The difference between the two conditions provided convincing evidence for the potentially positive effect of the classification task. Pupils who received the solution task after the classification task performed significantly better on the solution task than those who immediately started with the solution task, suggesting that the classification task made them more aware of differences among the word problems, which pupils transferred to the solution task. This observation is remarkable, considering that pupils’ overuse of proportionality is deeply rooted (De Bock et al. 2007), while the classification task was a rather subtle and limited intervention, especially for pupils as young as 6th graders: No classification criteria were provided, no feedback was given, and the usefulness of the classifications for the subsequent solution task was never mentioned.

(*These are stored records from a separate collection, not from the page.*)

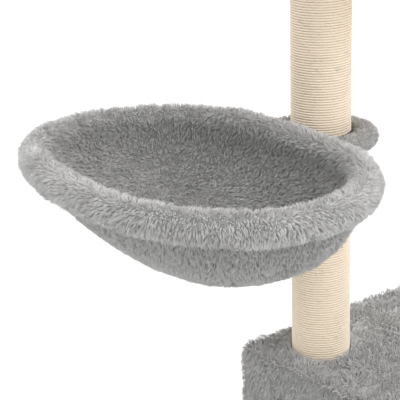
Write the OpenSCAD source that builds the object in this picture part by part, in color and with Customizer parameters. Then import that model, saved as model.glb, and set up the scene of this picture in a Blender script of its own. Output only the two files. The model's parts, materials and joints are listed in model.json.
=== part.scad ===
// Cat tree: a plush-covered cabin on a base board, a sisal post in two lengths, an oval plush
// bowl that swivels about the joint between them, and a perch on top.
// Millimetres, +Z up. The origin is the middle of the underside. The cabin's door faces -Y.

/* [Base] */
// Width of the base board, along X
base_w = 600; // [520:1:700]
// Depth of the base board, along Y
base_d = 400; // [380:1:500]
// Thickness of the base, roof and perch boards
board_t = 15; // [12:1:18]

/* [Cabin] */
// Outer width of the cabin's walls, along X
cabin_w = 400; // [360:1:400]
// Outer depth of the cabin's walls, along Y
cabin_d = 300; // [260:1:300]
// Height of the cabin's walls
cabin_h = 290; // [250:1:330]
// Thickness of the cabin's walls
wall_t = 12; // [9:1:15]
// Diameter of the round door
door_d = 170; // [140:1:190]
// Distance of the cabin from the base board's right edge
cabin_in_x = 10; // [10:1:20]
// Distance of the cabin from the base board's front edge
cabin_in_y = 20; // [20:1:50]

/* [Plush] */
// Thickness of the outside plush, from the board to the middle of its pile
pile_t = 8; // [5:0.5:10]
// Thickness of the plush that lines the cabin
lining_t = 4; // [2:0.5:6]
// Thickness of the hem stapled under a board
hem_t = 2; // [1.5:0.5:3]
// Width of the hem stapled under a board
hem_w = 30; // [20:1:40]

/* [Posts] */
// Outer diameter of the posts over the rope
post_d = 70; // [66:1:76]
// Diameter of the sisal rope
rope_d = 3; // [2:0.5:4]
// Wall of the cardboard tubes
tube_wall = 5; // [4:0.5:6]
// Distance from the post's axis to the roof board's left edge
post_in_x = 59; // [56:1:80]
// Distance from the post's axis to the roof board's back edge
post_in_y = 74; // [60:1:90]
// Height of the bowl's bracket above the roof board
bracket_h = 278; // [240:1:320]
// Length of the upper post
upper_h = 300; // [250:1:350]

/* [Bowl] */
// Mean radius of the steel rim, from its middle to the middle of the rod
rim_r = 173.4; // [165:0.1:175]
// How much the oval rim is longer along Y and narrower along X than its mean
rim_oval = 25.9; // [15:0.1:28]
// How much blunter one end of the rim is than the other
rim_egg = 4.5; // [0:0.5:6]
// Distance of the rim's middle from the post's axis, along X
reach_x = 213; // [212:0.5:220]
// Distance of the rim's middle from the post's axis, along Y
reach_y = 34; // [30:0.5:38]
// Height of the rim's middle above the bracket plate
rim_lift = 15.5; // [14:0.5:18]
// How far the rim falls for each millimetre towards the post
rim_fall = 0.024; // [0:0.001:0.03]
// How far the rim rises for each millimetre towards the back
rim_rise = 0.013; // [0:0.001:0.02]
// Diameter of the rim's steel rod
rod_d = 8; // [6:0.5:10]
// Thickness of the padded roll round the rim
roll_d = 32; // [28:1:34]
// Depth of the bowl below the rim
bowl_depth = 112; // [90:1:125]
// Thickness of each of the bowl's two layers
layer_t = 6; // [4:0.5:7]
// How far the deepest point lies from the middle, towards the post
belly_x = 25; // [0:1:30]
// How far the deepest point lies from the middle, towards the door's side
belly_y = 7; // [0:1:15]

/* [Collar] */
// Radius of the hoop round the post, to the middle of its rod
hoop_r = 63; // [60:0.5:66]
// Diameter of the hoop's rod
hoop_rod_d = 6; // [5:0.5:6]
// Thickness of the plush collar round the hoop
collar_d = 18; // [14:1:20]
// How far the hoop's middle lies from the post's axis, towards the bowl
hoop_shift = 6; // [4:0.5:7]
// Gap between the collar and the post
collar_gap = 4; // [3:0.5:8]

/* [Perch] */
// Width of the perch board, along X
perch_w = 350; // [300:1:400]
// Depth of the perch board, along Y
perch_d = 300; // [260:1:360]
// Distance of the post's axis from the perch board's left edge
perch_in_x = 85; // [60:1:130]
// Distance of the post's axis from the perch board's back edge
perch_in_y = 75; // [60:1:120]

/* [Fixings] */
// Diameter of the bolts and of the stud
bolt_d = 8; // [8:1:10]
// Diameter of the wood screws
screw_d = 4; // [3.5:0.5:5]
// Length of the wood screws
screw_l = 45; // [40:1:50]

/* [Hidden] */

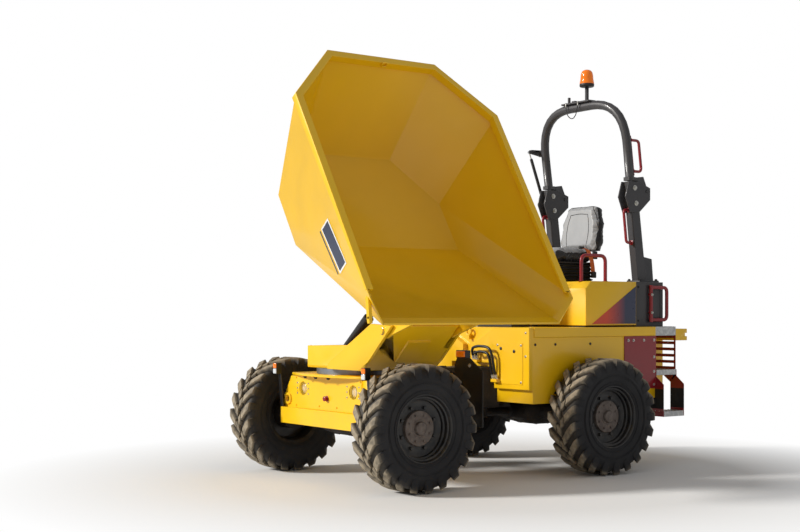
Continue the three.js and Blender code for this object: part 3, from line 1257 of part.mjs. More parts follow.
function addHoses(parent) {
  add(parent, 'hydraulic_hose_outer', hoseSolid(0), RUBBER);
  add(parent, 'hydraulic_hose_inner', hoseSolid(1), RUBBER);
}

function addSkipAssembly(parent) {
  const swivel = subgroup(parent, SWIVEL_X, 0, 0);
  swivel.rotation.z = SWIVEL_ANGLE;
  add(swivel, 'swivel_frame', swivelFrameSolid(), YELLOW);
  add(swivel, 'tip_barrel', tipBarrelSolid(), BLACK);
  add(swivel, 'tip_rod', tipRodSolid(), STEEL);
  const tip = subgroup(swivel, TIP_PIVOT_REACH, 0, TIP_PIVOT_Z);
  tip.rotation.y = TIP_ANGLE;
  add(tip, 'skip_tub', skipSolid(), YELLOW);
}

addRearChassis(machine);
addOperatorPlace(machine);
addHoop(machine);
addFrontChassis(machine);
addHoses(machine);
addSkipAssembly(machine);
addWheel(machine, 'front_left', 0, 1);
addWheel(machine, 'front_right', 0, -1);
addWheel(machine, 'rear_left', REAR_AXLE_X, 1);
addWheel(machine, 'rear_right', REAR_AXLE_X, -1);

// The origin is under the middle of the whole machine, on the ground.
const group = new THREE.Group();
group.add(machine);
group.updateMatrixWorld(true);
const box = new THREE.Box3().setFromObject(machine, true);
machine.position.set(-(box.min.x + box.max.x) / 2, -(box.min.y + box.max.y) / 2, -box.min.z);

export default group;
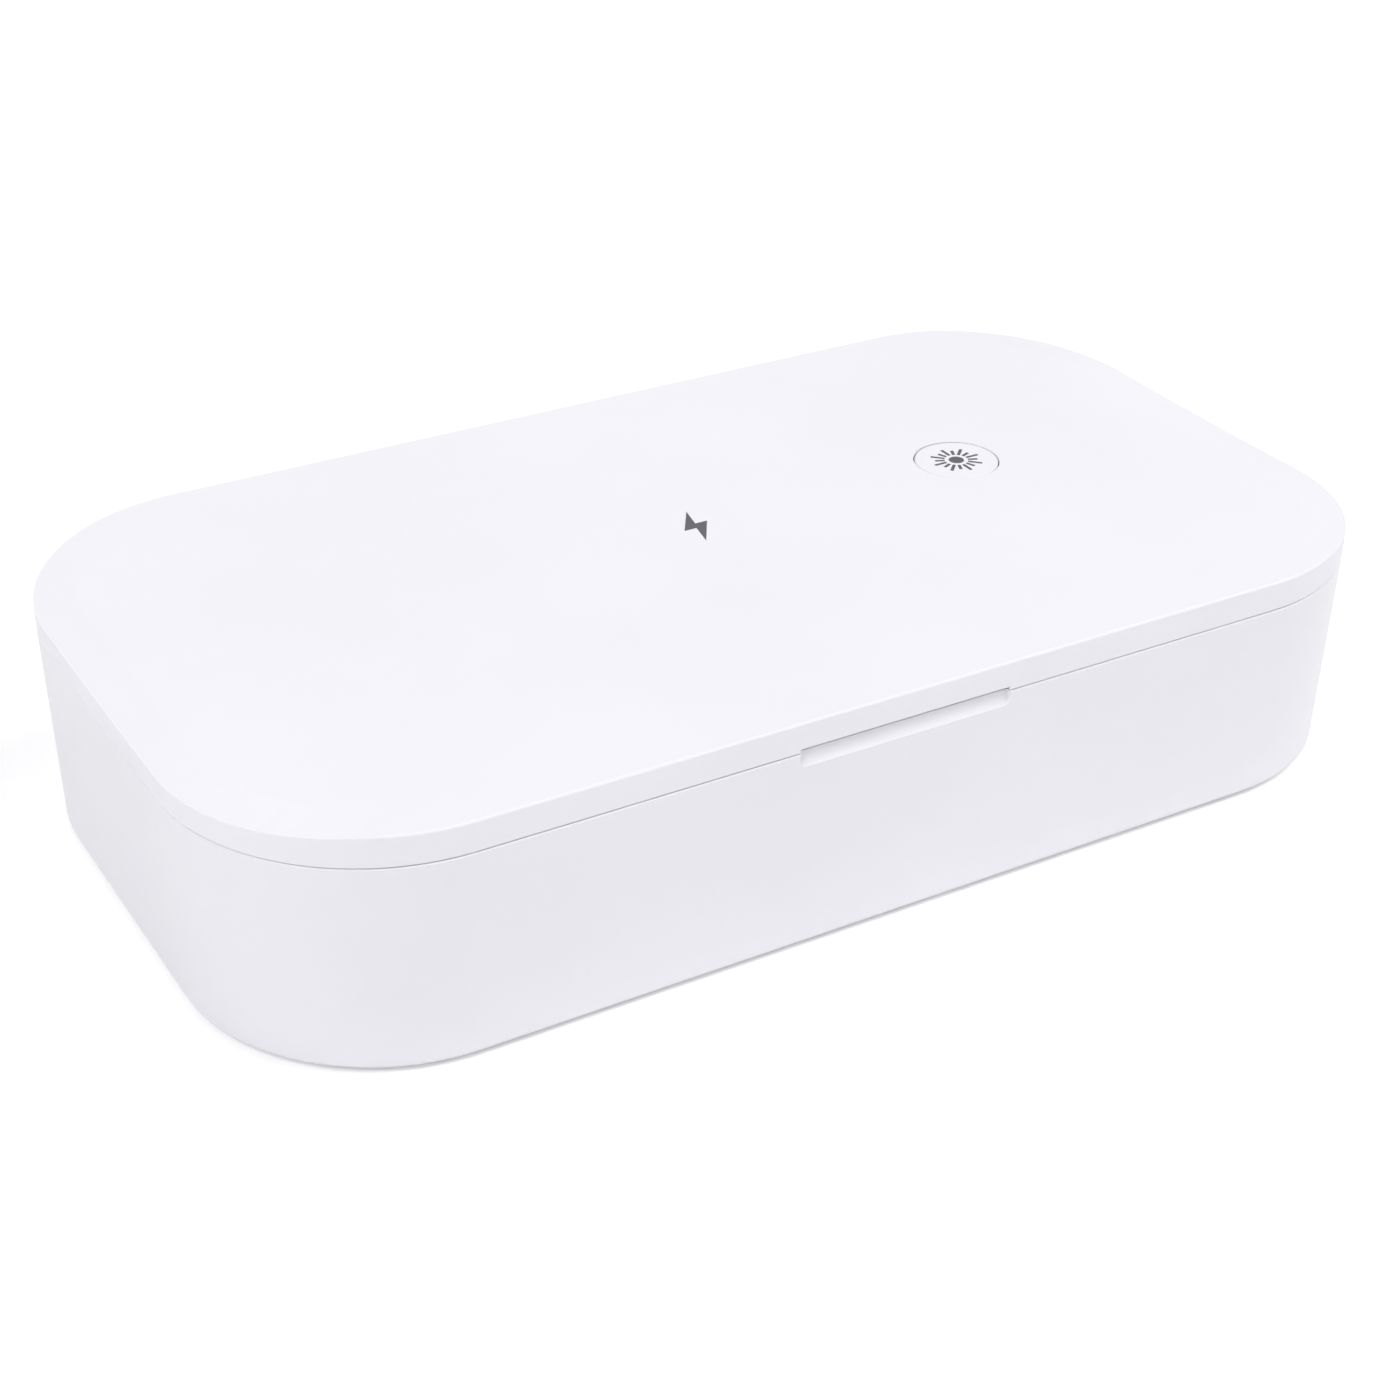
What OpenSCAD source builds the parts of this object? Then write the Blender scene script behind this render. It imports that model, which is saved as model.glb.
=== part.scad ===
// Sanitizer box for phones: a tub with a hinged lid, and ultraviolet lamps above and below
// the phone. The origin is on the table under the middle of the box, +X runs along the
// long side, the front with the finger notch faces -Y, and +Z is up.

/* [Box] */
// Length over the end walls
body_l = 216; // [190:1:262]
// Width over the long walls
body_w = 120; // [112:1:146]
// Radius of the four upright corners
corner_r = 34.7; // [29:0.1:42]
// Height of the base shell
base_h = 36.2; // [30.1:0.05:46]
// Height of the lid from its lower rim to its flat top
lid_h = 5.25; // [5.1:0.05:8]
// Gap between the base and the lid
seam_gap = 0.15; // [0.1:0.05:0.4]
// Rounding of the two edges along the seam
seam_round = 0.25; // [0.1:0.05:0.4]
// Rounding of the lid's top edge
top_round = 0.4; // [0.2:0.1:0.8]
// How far the base walls lean in at the bottom
base_draft = 1; // [0.5:0.1:2]
// Wall of both shells
shell_wall = 2.4; // [2:0.1:3]
// Floor of the base shell
floor_t = 2.2; // [2:0.1:3]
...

The positive results on the classification task also have implications for educational practice. They support the assumption that the overuse of proportionality is to a large extent due to pupils’ superficial approach to word problems – jumping too quickly to the calculating work and immediately reporting the outcome – rather than to being really unable to distinguish proportional from non-proportional word problems. As such, explicit classroom attention to discussing similarities and dissimilarities between word problems (both in terms of superficial contextual features and in terms of deeper underlying structures) seems a very promising approach in order to eradicate the overuse of proportional methods.